School Buildings
Alabama, Arkansas, Florida, Georgia, Kentucky, Louisiana, Maryland, Mississippi, Missouri, North Carolina, Oklahoma, South Carolina, Tennessee, Texas, Virginia| Posted: 7/7/2008
Preservation
Preservation efforts are underway at Rosenwald school buildings across the South and Southwest. These buildings are being saved through a combination of grants, private donations, fundraising, and volunteer work. Many buildings have been given new life and new purposes, again becoming the centers of their local communities.
Case Studies
- Carroll School
- Highland Park School
- Hopewell School
- Noble Hill-Wheeler Memorial Center
- Remembering the Rosenwalds in Robeson County
- Walnut Cove School
Architecture
The school buildings were one of the many innovative features of the Rosenwald program.
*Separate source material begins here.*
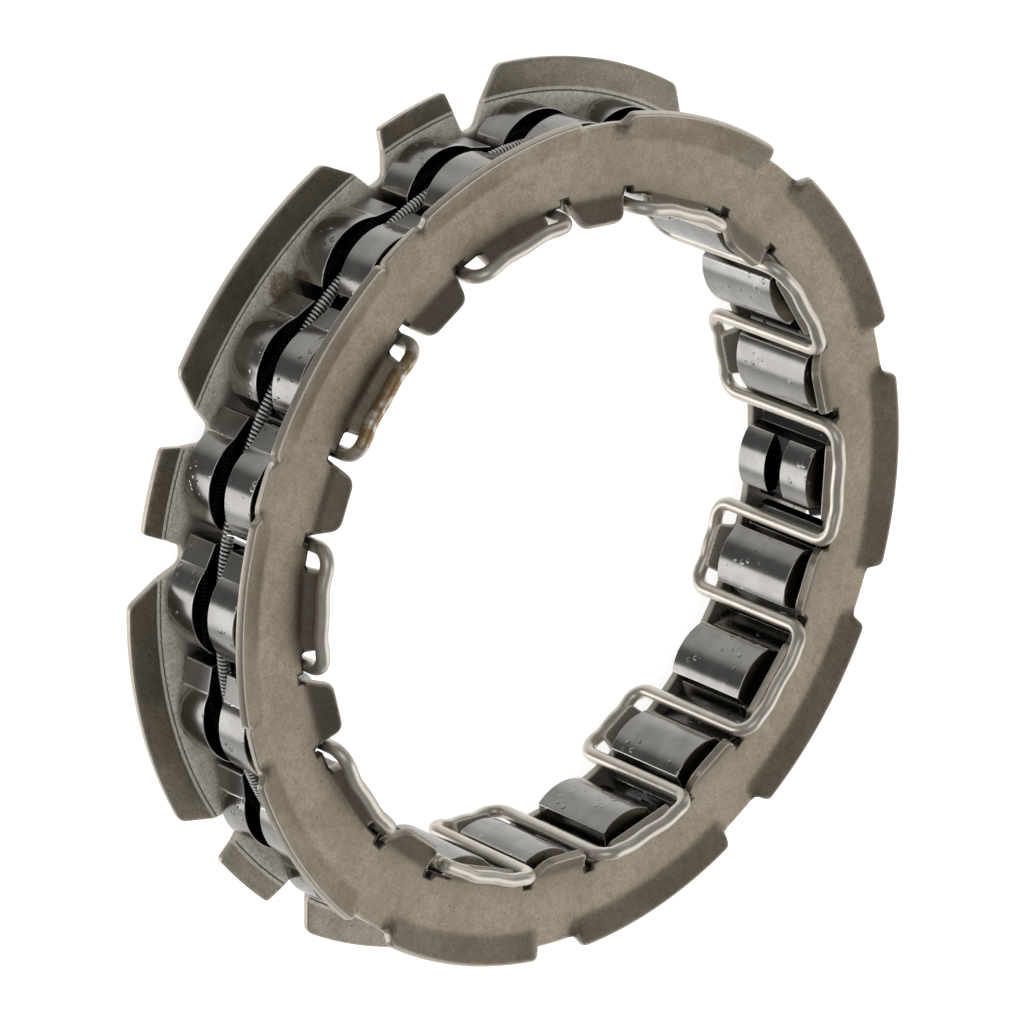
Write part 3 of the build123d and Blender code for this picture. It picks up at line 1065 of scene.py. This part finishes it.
def drawn_wire_steel(name):
    """Bright drawn wire with a fine haze and one tarnished run, with painted shade on the outer side of its
    legs between the sprags.
    """
    material, tree, shader, place = new_material(name)
    radius = tree.ring_radius(place)
    cloud = tree.noise(place, 500)
    body = tree.mix(tree.ramp(cloud, 0.3, 0.7), (0.80, 0.735, 0.635), (0.94, 0.88, 0.78))
    body, tarnish = wire_tarnish(tree, place, radius, body)
    rough = tree.calculate("ADD", tree.spread(cloud, 0.28, 0.44), tree.product(tarnish, 0.1))
    split = tree.add("ShaderNodeSeparateXYZ", {"Vector": place})
    # Painted shade on the legs' outer side, where they stand in the dark gaps between the sprags
    legs = tree.fade(tree.calculate("ABSOLUTE", split.outputs["Z"]), 5.6, 4.8)
    shaded_outer_side = tree.fade(radius, wire_line_radius + 0.05, wire_line_radius + 0.3)
    body = tree.tint(body, (0.04, 0.038, 0.033), legs, shaded_outer_side, 0.92)
    normal = tree.bump(tree.noise(place, 3800, 2.0), 0.15, 0.01)
    tree.fill(shader, {"Base Color": body, "Roughness": rough, "Metallic": 0.9, "Normal": normal})
    return material


def spring_steel(name):
    """Bright spring wire with painted shade between its coils."""
    material, tree, shader, place = new_material(name)
    bright = tree.mix(tree.noise(place, 300, 3.0), (0.80, 0.79, 0.76), (0.96, 0.95, 0.92))
    # Painted shade on the inner sides of the coils, between them
    outside = tree.ramp(tree.attribute("outside"), -0.2, 0.55)
    body = tree.mix(outside, (0.015, 0.015, 0.015), bright)
    tree.fill(shader, {"Base Color": body, "Metallic": 0.8, "Roughness": 0.36})
    return material


def dress(piece, material, body, slot, *nodes):
    """Gives a piece its material and body and hides the nodes that it stands for; the slot is not used."""
    piece.data.materials.clear()
    piece.data.materials.append(material)
    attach(piece, body)
    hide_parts(*nodes)


# Camera and light

camera_place = Vector((-367.0, -188.6, 395.8)) * MM
camera_aim = Vector((-1.48, -0.40, -1.55)) * MM
camera_roll = -112.38
camera_lens = 231.1

# Strengths of the studio's parts, where 1 is white
backdrop_level = 0.9
top_level = 0.6
left_level = 1.6
right_level = 1.08
behind_level = 0.8
room_level = 0.14
diffuse_level = 0.8
floor_level = 0.8


def camera_axes():
    """The camera's right, up and forward directions."""
    forward = (camera_aim - camera_place).normalized()
    upright = (Vector((0, 0, 1)) - forward * forward.z).normalized()
    up = Matrix.Rotation(math.radians(camera_roll), 3, forward) @ upright
    return forward.cross(up), up, forward


def add_camera():
    """Long lens where the photograph was taken from."""
    right, up, forward = camera_axes()
    data = bpy.data.cameras.new("photo_camera")
    data.lens = camera_lens
    data.sensor_width = 36
    data.clip_end = 10
    camera = add_object("photo_camera", data)
    turn = Matrix((right, up, -forward)).transposed().to_4x4()
    camera.matrix_world = Matrix.Translation(camera_place) @ turn
    bpy.context.scene.camera = camera


def add_world():
    """Studio of soft bands for the metal to reflect, level for diffuse light and white to the camera.

    Its parts stand round the scene as seen from where the photograph was taken.
    """
    world = bpy.data.worlds.new("studio")
    bpy.context.scene.world = world
    tree = NodeTree(world)
    direction = tree.source("ShaderNodeTexCoord", "Generated")
    right, up, forward = camera_axes()
    to_right, to_top, away, low_right = (
        tree.vector("DOT_PRODUCT", "Value", direction, axis)
        for axis in (right, up, forward, right * 0.92 - up * 0.38 + forward * 0.08))
    backdrop = tree.product(tree.ramp(away, -0.1, 0.62), backdrop_level)
    top = tree.product(tree.ramp(to_top, 0.38, 0.72), tree.ramp(away, -0.5, 0.1), top_level)
    left = tree.product(tree.ramp(to_right, -0.78, -0.93), tree.ramp(to_top, 0.13, 0.05),
                        tree.ramp(to_top, -0.6, -0.3), left_level)
    right_side = tree.product(tree.ramp(low_right, 0.86, 0.97), tree.ramp(to_top, 0.02, -0.15), right_level)
    behind = tree.product(tree.ramp(away, -0.90, -0.98), behind_level)
    path = tree.nodes.new("ShaderNodeLightPath")
    diffuse = tree.product(path.outputs["Is Diffuse Ray"], diffuse_level)
    level = tree.largest(backdrop, top, left, right_side, behind, room_level, diffuse)
    colour = tree.mix(path.outputs["Is Camera Ray"], level, (1.0, 1.0, 1.0))
    tree.fill(tree.nodes["Background"], {"Color": colour, "Strength": 1.0})


def add_floor():
    """Plain white floor under the wire's runs, with a faint shadow, not seen from below or in the metal."""
    half = 0.6
    height = -(overall_width / 2 + 0.05) * MM
    mesh = bpy.data.meshes.new("floor")
    sides = ((-half, -half), (half, -half), (half, half), (-half, half))
    mesh.from_pydata([(*side, height) for side in sides], [], [(0, 1, 2, 3)])
    floor = add_object("floor", mesh)
    floor.visible_glossy = False
    material, tree, shader, _ = new_material("white_floor")
    glow = tree.product(tree.source("ShaderNodeLightPath", "Is Camera Ray"), floor_level)
    tree.fill(shader, {"Base Color": (0.9, 0.9, 0.9, 1), "Roughness": 0.9,
                       "Emission Color": (1, 1, 1, 1), "Emission Strength": glow})
    clear = tree.source("ShaderNodeBsdfTransparent", "BSDF")
    below = tree.source("ShaderNodeNewGeometry", "Backfacing")
    under = tree.add("ShaderNodeMixShader", {"Fac": below, 1: shader.outputs["BSDF"], 2: clear})
    tree.fill(tree.nodes["Material Output"], {"Surface": under.outputs["Shader"]})
    floor.data.materials.append(material)


def build():
    """All the pieces of the clutch, dressed and on their bodies."""
    plate = plate_steel("tumbled_plate_steel", rear=False)
    rear = plate_steel("tumbled_plate_steel_rear", rear=True)
    dress(front_side_plate(), plate, "cage", "plate_steel", "front_side_plate")
    dress(rear_side_plate(), rear, "cage", "plate_steel", "rear_side_plate")
    dress(retaining_wire(), drawn_wire_steel("drawn_wire"), "cage", "wire_steel", "retaining_wire")
    dress(garter_spring(), spring_steel("spring_wire"), "cage", "spring_steel", "garter_spring")
    steel = sprag_steel("sprag_steel", grooved=False)
    grooved_steel = sprag_steel("grooved_sprag_steel", grooved=True)
    plain = sprag_shape("plain_sprag", False)
    grooved = sprag_shape("grooved_sprag", True)
    for number in range(1, sprag_count + 1):
        node = f"sprag_{number:02d}"
        shape, finish = (grooved, grooved_steel) if number == inner_grooved_sprag else (plain, steel)
        dress(place_sprag(shape, node + "_body", number), finish, node, "sprag_steel", node)
    for shape in (plain, grooved):
        bpy.data.objects.remove(shape)


build()
add_camera()
add_world()
add_floor()
bpy.context.scene.view_settings.view_transform = "Standard"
In the early twentieth century, Progressive architects applied new ideas to school design and developed new standards to evaluate school plans. Their concerns included lighting, ventilation, heating, sanitation, instructional needs, and aesthetics—all intended to create positive, orderly, and healthy environments for learning. Most of these designers and plans focused on urban schools, however. The designers of Rosenwald schools applied the same Progressive principles to country schools, and in so doing made the Rosenwald school building program a major force in rural school design.